5.1.12

andamos a ser demagogos acerca do Pingo Doce?


Sobre a história do Pingo Doce e a excursão à Holanda, reagi espontaneamente (no Facebook), de imediato, do seguinte modo: «Que há pessoas capazes de tudo para ganhar (muito mais) dinheiro, já se sabia. Que alguns desses negociantes, de vez em quando, se disfarçam de grandes patriotas para dourar a pílula e angariar publicidade gratuita, também já se sabia - mas o descaramento e a rapidez com que colocam e tiram a máscara, essa ainda chega a ser surpreendente. Que haja por aí "intelectuais orgânicos" que entram na palhaçada, até mete dó.
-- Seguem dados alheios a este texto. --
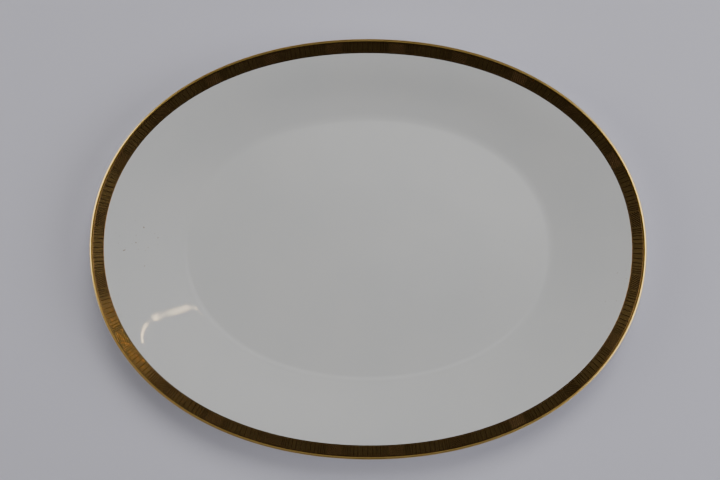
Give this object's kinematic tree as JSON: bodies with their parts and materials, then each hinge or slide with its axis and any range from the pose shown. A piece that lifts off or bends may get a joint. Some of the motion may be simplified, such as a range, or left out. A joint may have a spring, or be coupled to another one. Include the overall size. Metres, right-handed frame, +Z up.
{
  "type": "serving platter",
  "caption": "Oval white porcelain serving platter with a shallow well, a wide sloping rim and an etched gold band along the lip.",
  "frame": {"origin": "on the table, under the middle of the platter, which lies on its foot ring", "axes": "+X along the platter's long way, +Y along its short way, +Z up out of the well"},
  "size_m": [0.38, 0.287, 0.03],
  "materials": {
    "porcelain": "unglazed white porcelain biscuit, matt",
    "glaze": "clear glaze over white porcelain, glossy",
    "polished_gold": "burnished gold line, bright",
    "plain_gold": "plain burnished gold border, darker and a little red",
    "etched_gold": "gold over an etched pattern of fine lines"
  },
  "bodies": {
    "root": {"china_body": "porcelain", "glaze_coat": "glaze", "base_glaze": "glaze", "gold_edge_line": "polished_gold", "outer_gold_line": "plain_gold", "etched_gold_band": "etched_gold", "inner_gold_line": "plain_gold"}
  },
  "joints": []
}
Mete dó de nós, como país, que ainda vai nas conversas destes tratantes.»

Depois, pela pena de uma pessoa que estimo e respeito intelectualmente, o André Barata (No Reino da Dinamarca), li o comunicado da empresa aos trabalhadores, do qual constam, entre outros, os seguintes pontos: «4. A carga de impostos a pagar pelo Grupo Jerónimo Martins em Portugal mantém-se rigorosamente inalterada com esta operação. 5. A Sociedade Francisco Manuel dos Santos já esclareceu publicamente que a operação não tem implicações fiscais e que não existe alteração à carga fiscal que incide sobre os dividendos, a qual é da inteira responsabilidade dos Accionistas da Sociedade.» A sugestão era: a decisão é fiscalmente neutra; o que se anda por aí a gritar contra tal decisão é demagogia populista. Acusação que, mesmo que não me seja pessoalmente dirigida, me alerta. Perguntei se não havia nenhuma subtileza jurídica no texto que o tornasse menos claro do que parecia, mas não encontrei resposta clara.
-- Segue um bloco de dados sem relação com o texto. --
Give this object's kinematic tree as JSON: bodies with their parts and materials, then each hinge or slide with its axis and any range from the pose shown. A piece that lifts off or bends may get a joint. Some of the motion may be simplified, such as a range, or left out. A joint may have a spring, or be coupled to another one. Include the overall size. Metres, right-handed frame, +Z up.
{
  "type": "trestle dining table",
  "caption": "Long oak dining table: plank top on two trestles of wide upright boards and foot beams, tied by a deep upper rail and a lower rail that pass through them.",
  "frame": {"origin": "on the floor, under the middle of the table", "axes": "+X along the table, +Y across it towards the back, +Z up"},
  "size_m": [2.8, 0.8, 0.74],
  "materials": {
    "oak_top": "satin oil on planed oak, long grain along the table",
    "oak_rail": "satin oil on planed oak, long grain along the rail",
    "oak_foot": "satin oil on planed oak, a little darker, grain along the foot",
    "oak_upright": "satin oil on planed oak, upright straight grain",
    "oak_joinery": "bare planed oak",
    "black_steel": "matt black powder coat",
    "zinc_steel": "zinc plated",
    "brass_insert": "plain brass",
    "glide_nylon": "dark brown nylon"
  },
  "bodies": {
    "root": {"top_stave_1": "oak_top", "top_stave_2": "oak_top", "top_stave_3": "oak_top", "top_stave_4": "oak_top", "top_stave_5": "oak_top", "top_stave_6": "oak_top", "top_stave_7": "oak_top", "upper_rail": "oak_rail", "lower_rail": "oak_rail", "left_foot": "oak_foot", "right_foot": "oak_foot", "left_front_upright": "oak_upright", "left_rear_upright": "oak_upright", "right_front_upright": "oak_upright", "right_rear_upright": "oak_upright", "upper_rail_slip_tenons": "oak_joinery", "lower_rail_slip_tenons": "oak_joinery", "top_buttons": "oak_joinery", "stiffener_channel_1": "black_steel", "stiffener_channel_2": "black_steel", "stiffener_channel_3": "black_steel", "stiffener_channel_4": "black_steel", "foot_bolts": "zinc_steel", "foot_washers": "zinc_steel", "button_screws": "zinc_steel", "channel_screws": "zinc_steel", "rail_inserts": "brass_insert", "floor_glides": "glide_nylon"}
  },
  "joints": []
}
Vejo, entretanto, que Pedro Santos Guerreiro, no sítio do JornaL de Negócios, ao fim da noite de dia 3, escrevia: «Uma empresa tem lucro e paga IRC; depois distribui lucro pelos accionistas, que pagam IRC (se forem empresas) ou IRS (se forem particulares). Neste caso, a Jerónimo continua a pagar o mesmo IRC em Portugal (e na Polónia); o seu accionista de controlo, a "holding" da família Soares dos Santos, transferiu-se para a Holanda. Por ter mais de 10% da Jerónimo, essa "holding" não pagava cá imposto sobre os dividendos e continuará a não pagar lá. Já quando essa "holding" paga aos membros da família, cada um pagaria 25% de IRS cá - e pagará 25% lá. Com uma diferença: 10% são para a Holanda, 15% para Portugal. Porque tomou a família uma decisão que, sendo neutra para si, prejudica o Estado português? Pela estabilidade e eficácia fiscal de lá, que bate a portuguesa. Pelo acesso a financiamento, impossível cá. E porque a família tem planos de crescimento que não incluem Portugal.»

Quer dizer: a empresa tem as suas razões (entre as quais, querer ir criar riqueza para outros lados, que não "a ditosa pátria minha amada" que fazia jeito em tempos de polémica política), mas a neutralidade fiscal só existe do ponto de vista das empresas do grupo e dos seus donos; do ponto de vista de Portugal, não existe, Portugal fica a perder.
Se assim é, o comunicado da Jerónimo Martins aos seus trabalhadores é, objectivamente (nos pontos 4 e 5 acima mencionados), um jogo de palavras, e subtilezas jurídicas, pensado para enganar os leitores incautos. Faz isso explorando o desconhecimento do leigo acerca da arquitectura organizacional do grupo e da relação fiscal entre as empresas e os seus donos. Será isso jogo limpo com o país? É uma pergunta que se pode, legitimamente, fazer a quem antes nos quis dar lições de portuguesismo.

Continuo à espera de ser esclarecido. Mas quando vejo Bagão Félix, na TV-Crespo, a comparar esta atitude com a das pessoas que vão a Espanha abastecer os seus automóveis particulares, fico convencido de que se calhar não há mais nada para esclarecer. E não há demagogia nenhuma em dizer a estes senhores que se deixem de conversas da treta sobre centros de decisão nacional, sobre truques e coisas que tais, e que deixem de se armar em patriotas.